Definitions of strategy and tactics (and grand tactics) have changed out of necessity over the years.
For example
"To repeat. Strategy is the art of making war upon the map, and comprehends the whole theater of operations. Grand Tactics is the art of posting troops upon the battle-field according to the accidents of the ground, of bringing them into action, and the art of fighting upon the ground, in contradistinction to planning upon a map. Its operations may extend over a field of ten or twelve miles in extent. Logistics comprises the means and arrangements which work out the plans of strategy and tactics. Strategy decides where to act; logistics brings the troops to this point; grand tactics decides the manner of execution and the employment of the troops." Antoine-Henri, Baron de Jomini, 1838.

and "...there are other operations of a mixed nature, such as passages of streams, retreats, surprises, disembarkations, convoys, winter quarters, the execution of which belongs to tactics, the conception and arrangement to strategy."
Fascinating.

While this one will be seen as controversial: It seems that there's little an independent air-force can do that an air-arm of an Army or Navy cannot.
"Order of the British Empire" - hence the irony!

Usually taken to be "Other Buggers Efforts"
That's a good one!
AFAIK Swampyankee is right that the US dragged the UN into the Korean war. But, it was a question of grasping an opportunity. The Russians had walked out of the security council and their veto power was not invoked at the critical vote.

United Nations Security Council Resolution 84 - Wikipedia

Also, on Malaya, we just wanted to hand the country back to the majority population with minimal bloodshed after the debacle with the partitioning of India and Pakistan. OK, special circumstances, but we did win a jungle guerrilla war!
Understood
 
Why did they not comprehend?
McNamara was a statistics geek. He thought wars could be won by the number of bombs dropped and bodies counted. He and Kennedy and Johnson thought of the war as one country trying to conquer its neighbor, not one people striving to be united under their own government and to kick out the foreign exploiters.
Zipper 730 said:
How the hell would I know?? I'm guessing they (McNamara certainly) were wedded to the concept of cost/benefit analysis and just took for granted everybody else was too. Thus if you could make the cost of invasion too high, you could deter aggression. And with all our high-tech weaponry, that should be no problem, right? The willingness of the Vietnamese to fight on against all odds and withstand staggering losses was incomprehensible to them.
 
Not to kick a dead horse, but somewhere back early in this long topic someone said a B-29 was hauling a very light bomb load. Something on the order of 6,000 pounds or so. It would take an hour to find it. Not saying anything except the B-29 could haul a LOT of bombs if the situation required it to do so.

I'm with you Greg. Fat Man was only a 10,000 pounder, but they did try out two Grand Slams!
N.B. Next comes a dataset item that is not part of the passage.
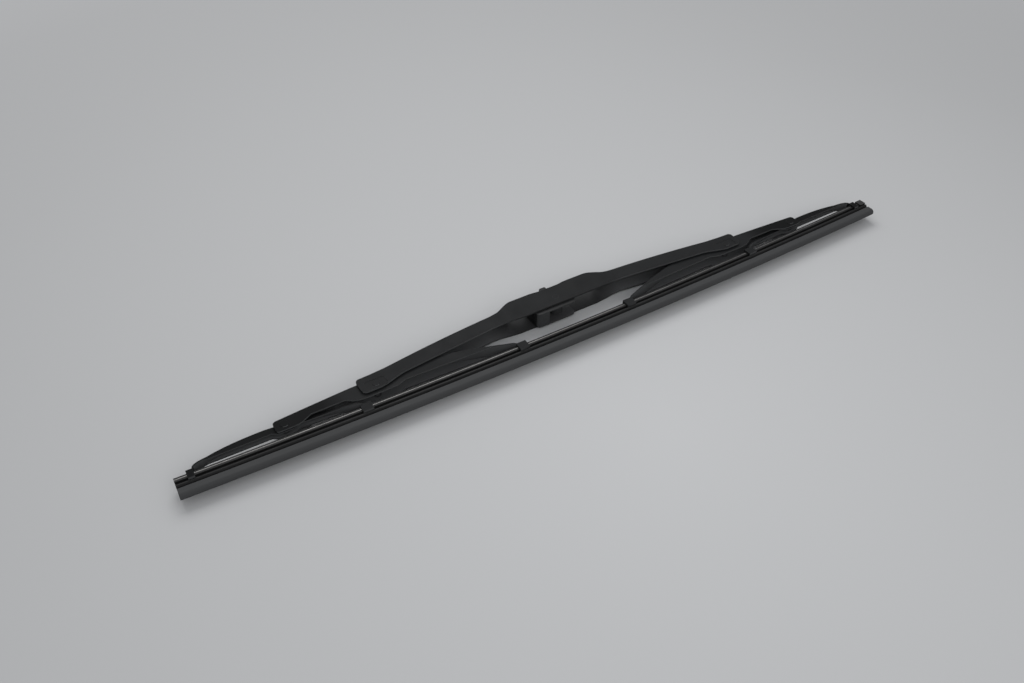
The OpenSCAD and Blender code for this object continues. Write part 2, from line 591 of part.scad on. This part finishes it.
// Hook adaptor, one moulding: two cheeks, a round core, a nose with the floor, and the latch
module hook_adaptor() color("#1b1b1c") difference() {
    cheek = concat([[adaptor_right - 2, latch_low + 0.4], [adaptor_right, latch_low - 1.6]],
        arc([adaptor_right - adaptor_r, adaptor_r - adaptor_below], adaptor_r, 0, -90, 6),
        arc([adaptor_r - adaptor_left, adaptor_r - adaptor_below], adaptor_r, 270, 180, 6),
        arc([adaptor_r - adaptor_left, latch_low + tongue_t - adaptor_r], adaptor_r, 180, 90, 6),
        [[-thumb_len, latch_low + tongue_t], [-thumb_len + 1, latch_low + 0.4]]);
    union() {
        across(adaptor_half, cheek);
        // thumb tab at the free end of the latch
        across(adaptor_half, [[-thumb_len, latch_low], [-thumb_len, latch_low + thumb_h - 0.6],
            [-thumb_len + 0.6, latch_low + thumb_h], [-0.6, latch_low + thumb_h],
            [0, latch_low + thumb_h - 0.6], [0, latch_low]]);
    }
    // room for the hook round the core, open towards the arm
    difference() {
        translate([nose_t - adaptor_left, -adaptor_below + 1.5, -cheek_in])
            cube([adaptor_left + far, adaptor_below - 1.5 + latch_low, 2 * cheek_in]);
        cylinder(h = far, r = core_r, center = true);
    }
    translate([-10, -far, -cheek_in]) cube([far, far - core_r - 0.5, 2 * cheek_in]);
    // slots that free the latch tongue from the cheeks
    for (side = [-1, 1])
        translate([nose_t - adaptor_left, latch_low - 0.01, side > 0 ? tongue_w / 2 : -cheek_in])
            cube([adaptor_left - nose_t - thumb_len, far, cheek_in - tongue_w / 2]);
    cylinder(h = far, r = pin_r + running_play, center = true);
}

primary_lever();
secondary_lever_left();
secondary_lever_right();
yoke_left();
yoke_right();
liner_primary_left();
liner_primary_right();
liner_yoke_left();
liner_yoke_right();
rivet_primary_left();
rivet_primary_right();
rivet_yoke_left();
rivet_yoke_right();
cross_pin();
hook_adaptor();
squeegee();
flexor_upper();
flexor_lower();
end_clip();
lip_guard();
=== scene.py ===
import math
import numpy as np
import bpy
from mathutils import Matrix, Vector


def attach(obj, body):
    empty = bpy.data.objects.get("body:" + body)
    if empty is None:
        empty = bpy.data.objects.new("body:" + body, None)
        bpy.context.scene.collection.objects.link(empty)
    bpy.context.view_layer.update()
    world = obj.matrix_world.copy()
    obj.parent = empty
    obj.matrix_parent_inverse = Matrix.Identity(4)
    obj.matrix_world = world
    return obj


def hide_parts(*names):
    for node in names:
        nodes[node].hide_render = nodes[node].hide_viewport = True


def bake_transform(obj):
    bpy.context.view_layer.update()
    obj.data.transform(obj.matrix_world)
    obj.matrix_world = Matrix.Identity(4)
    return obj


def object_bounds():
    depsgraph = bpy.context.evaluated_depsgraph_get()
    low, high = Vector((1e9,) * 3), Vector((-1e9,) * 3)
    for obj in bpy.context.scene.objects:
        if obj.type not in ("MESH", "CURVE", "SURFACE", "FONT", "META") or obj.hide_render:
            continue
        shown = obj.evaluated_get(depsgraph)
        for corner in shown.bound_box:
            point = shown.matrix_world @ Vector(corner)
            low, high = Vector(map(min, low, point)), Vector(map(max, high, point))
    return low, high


# Windscreen wiper blade lying on its side, in metres, with x along the blade and z up from the floor.
# Sections and places of the bending pieces are written in millimetres.
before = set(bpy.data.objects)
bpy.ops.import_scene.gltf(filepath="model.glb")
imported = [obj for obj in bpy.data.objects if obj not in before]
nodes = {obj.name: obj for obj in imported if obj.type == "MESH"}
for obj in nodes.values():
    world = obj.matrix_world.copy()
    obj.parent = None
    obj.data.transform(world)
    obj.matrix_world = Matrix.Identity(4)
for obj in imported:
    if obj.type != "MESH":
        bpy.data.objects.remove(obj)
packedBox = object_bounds()
mm = 0.001
spine = -24 * mm  # y of the rubber's top at the middle of the blade
bowRadius = 6000 * mm  # the rubber at rest bows along an arc, its ends towards the bridge


def placed(name, data):
    obj = bpy.data.objects.new(name, data)
    bpy.context.scene.collection.objects.link(obj)
    return obj


# Materials

def tint(grey, blue=0.0):
    return (grey * (1 - blue), grey, grey * (1 + blue), 1)


class Coat:
    # a material and short names for the nodes that it is made of
    def __init__(self, name):
        self.material = bpy.data.materials.new(name)
        self.material.use_nodes = True
        self.tree = self.material.node_tree
        self.shader = self.tree.nodes["Principled BSDF"]
        self.place = self.add("ShaderNodeTexCoord").outputs["Object"]

    def add(self, kind, **sockets):
        node = self.tree.nodes.new(kind)
        for key, value in sockets.items():
            self.put(node.inputs[key.replace("_", " ")], value)
        return node

    def put(self, socket, value):
        if isinstance(value, bpy.types.NodeSocket):
            self.tree.links.new(value, socket)
        else:
            socket.default_value = value

    def set(self, **sockets):
        for key, value in sockets.items():
            self.put(self.shader.inputs[key.replace("_", " ")], value)

    def stretched(self, scale):
        return self.add("ShaderNodeMapping", Vector=self.place, Scale=scale).outputs["Vector"]

    def axis(self, name):
        return self.add("ShaderNodeSeparateXYZ", Vector=self.place).outputs[name]

    def noise(self, scale, detail, rough=0.5, vector=None):
        node = self.add("ShaderNodeTexNoise", Vector=vector or self.place, Scale=scale, Detail=detail,
                        Roughness=rough)
        return node.outputs["Fac"]

    def span(self, value, low, high, start=0.0, end=1.0):
        # from low to high while the value goes from start to end
        node = self.add("ShaderNodeMapRange", Value=value, From_Min=start, From_Max=end, To_Min=low,
                        To_Max=high)
        return node.outputs["Result"]

    def mix(self, amount, a, b):
        node = self.add("ShaderNodeMix")
        node.data_type = "RGBA"
        self.put(node.inputs["Factor"], amount)
        self.put(node.inputs["A"], a)
        self.put(node.inputs["B"], b)
        return node.outputs["Result"]

    def bump(self, height, strength, distance):
        node = self.add("ShaderNodeBump", Height=height, Strength=strength, Distance=distance)
        return node.outputs["Normal"]

    def maths(self, operation, a, b=0.0):
        node = self.add("ShaderNodeMath")
        node.operation = operation
        self.put(node.inputs[0], a)
        self.put(node.inputs[1], b)
        return node.outputs[0]

    def vectorMaths(self, operation, a, b=(0, 0, 0)):
        node = self.add("ShaderNodeVectorMath")
        node.operation = operation
        self.put(node.inputs[0], a)
        self.put(node.inputs[1], b)
        return node

    def edges(self, radius=0.0004, low=0.04, high=0.25, lengthwise=False):
        # 1 on an edge, where a rounded normal leans away from the surface's own
        soft = self.add("ShaderNodeBevel", Radius=radius)
        soft.samples = 4
        leaning = soft.outputs["Normal"]
        if lengthwise:
            # only edges along the blade count, so that the cut between two lengths doesn't show
            leaning = self.vectorMaths("MULTIPLY", leaning, (0, 1, 1)).outputs["Vector"]
            leaning = self.vectorMaths("NORMALIZE", leaning).outputs["Vector"]
        own = self.add("ShaderNodeNewGeometry").outputs["Normal"]
        lean = self.vectorMaths("DOT_PRODUCT", leaning, own).outputs["Value"]
        return self.span(self.maths("SUBTRACT", 1.0, lean), 0, 1, low, high)

    def inside(self):
        # 1 on the inner faces of a channel's sides, whose normal looks back to the mid-plane z = 0,
        # and a little less on the underside of its back, whose normal looks to the rubber. The paint and
        # the adaptor's plastic use it as the mask for their painted light.
        own = self.add("ShaderNodeNewGeometry").outputs["Normal"]
        facing = self.add("ShaderNodeSeparateXYZ", Vector=own)
        side = self.maths("LESS_THAN", self.maths("MULTIPLY", facing.outputs["Z"], self.axis("Z")), -0.0001)
        under = self.maths("LESS_THAN", facing.outputs["Y"], -0.5)
        return self.maths("MAXIMUM", side, self.maths("MULTIPLY", under, 0.6))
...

B29%20with%20tallboys_zpsvrrrizsn.jpg
 
McNamara was a statistics geek. He thought wars could be won by the number of bombs dropped and bodies counted.
Wars don't always work that way, with insurgencies, you are going to want to win hearts and minds. This was not a new concept as the US Marine Corps used counterinsurgency tactics as well as the traditional whoop-ass
He and Kennedy and Johnson thought of the war as one country trying to conquer its neighbor, not one people striving to be united under their own government and to kick out the foreign exploiters.
I'm just surprised they didn't realize that was what was going on.
How the hell would I know?? I'm guessing they (McNamara certainly) were wedded to the concept of cost/benefit analysis and just took for granted everybody else was too.
Some people don't care about losses as long as they get their way.
The willingness of the Vietnamese to fight on against all odds and withstand staggering losses was incomprehensible to them.
They didn't know much about Korea and the Chinese hordes simply absorbing bullets by the thousands and thousands

I'm with you Greg. Fat Man was only a 10,000 pounder, but they did try out two Grand Slams!

B29%20with%20tallboys_zpsvrrrizsn.jpg
I know the Silverplate was modified with only one bomb-bay in lieu of two. Did the B-50's have such an arrangement?
 
Wars don't always work that way, with insurgencies, you are going to want to win hearts and minds.
How do you quantify "hearts and minds"?? As far as Johnson and McNamara were concerned, if you couldn't put a number on it, it didn't exist. McNamara was a whiz-kid from Detroit who made his chops saving a car company from bankruptcy and leading it to market dominance through the power of statistical analysis.
Zipper 730 said:
This was not a new concept as the US Marine Corps used counterinsurgency tactics as well as the traditional whoop-ass.
Counter-insurgency? Uncle Sam's Misguided Children?? Don't make me laugh, it hurts too much!! "NVA's are in that treeline, top of the hill. Frontal assault, CHARGE!"
My ROTC company in college was trained in counter-insurgency operations by our Green Beret Major advisor at a time when Army doctrine and training were all about a tank war in Europe. When the other kids were off watching the football game or going to weekend parties, we were crawling around in the thules doing recon, ambush, booby traps, camouflage, and eating snakes and wild leeks.
Zipper 730 said:
I'm just surprised they didn't realize that was what was going on.
Some people don't care about losses as long as they get their way.
They didn't know much about Korea and the Chinese hordes simply absorbing bullets by the thousands and thousands
The Chinese in Korea fit K, J, and M's image of a nation-state committing conventional military aggression against a neighbor. The situation in Vietnam of an insurgency of the people, aided and supplied by the "other half" of the people north of the DMZ just didn't fit into their world-view. They never realized how little support the rank and file citizenry had for our "friends" in the RVN government.